In one scene the hero picks out a few bars of the Goldberg Variations on the hotel lobby piano. Hey (I thought), if this spoilt millionaire is so bored why doesn’t he learn the opus complete? Instead he must have what Coppola grandly calls his “existential crisis”. I kept thinking how good the movie might be – how lithe, how left-field, how subtle and sly – if Translation’s Bill Murray were playing the main role. Self-pity? He’d chuck that. The little daughter? He’d chuck her too, or find a way to make her maudlin subplot either astringent or genuinely affecting.
On Tour () is Somewhere in French. Or almost. But better. Actor Mathieu Amalric, directing and co-writing, plays the jaded, frazzled touslehead managing a group of burlesque beauties. They are American; the itinerary is the French coast. The plot exists as a means to show the “hero” at the end of his tether, a tether held and when necessary pulled by bossy stripteasers with names like “Dirty Martini” or “Kitten on the Keys”.

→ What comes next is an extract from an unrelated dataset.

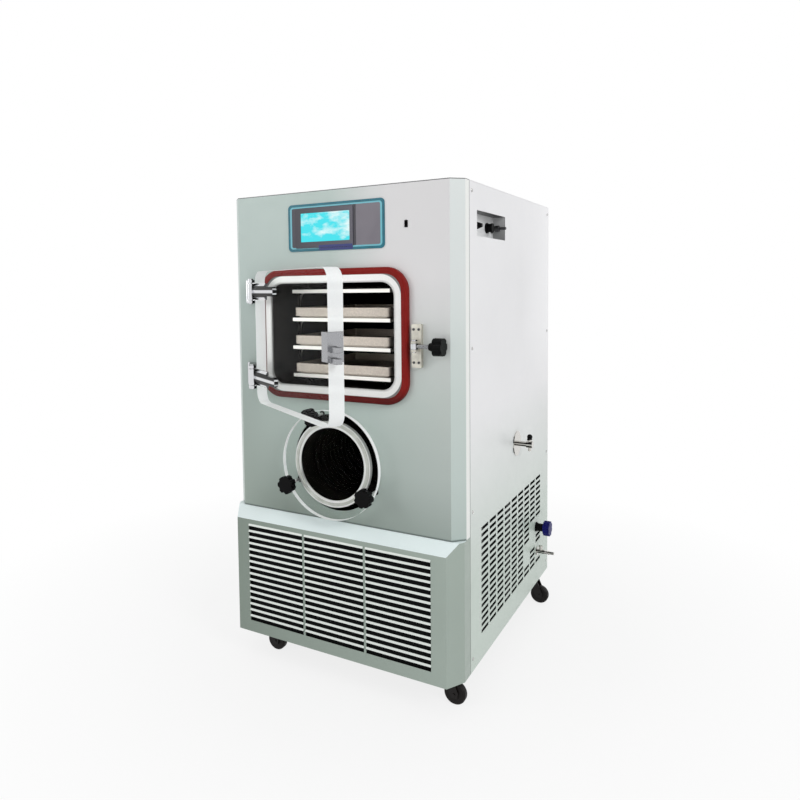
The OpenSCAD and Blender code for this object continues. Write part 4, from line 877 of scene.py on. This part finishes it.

Two little sons from a broken marriage tag along. A busty supermarket checkout woman makes the impresario hero “check out” her breasts. An allergy to hotel muzak becomes a running gag. When the film is not too grim to be funny, it is too funny to be grim. “Forget it, Dad,” says his small son when Amalric can’t complete a bedtime story. Whereupon Dad, reaching for the world he knows best, starts improvising a fable about a giant balloon-dancer …
A Serbian Film () is a violent, revolting shocker about people making a sadomasochistic porn movie. You look at it as you would ogle a car crash. Deflowerment with decapitation; raped baby; incest with sodomy. It’s an allegory (we’re told) of atrocity and autocracy during and after the Balkan wars. Though the story is structured with Jacobean cunning, the horrors are merciless. At the end we hold up our innocence like a slaughtered child: “Look what you have done.” The film replies: “You stayed to the end, didn’t you? You’re still here.” Not even critical duty, perhaps, can quite absolve us of that.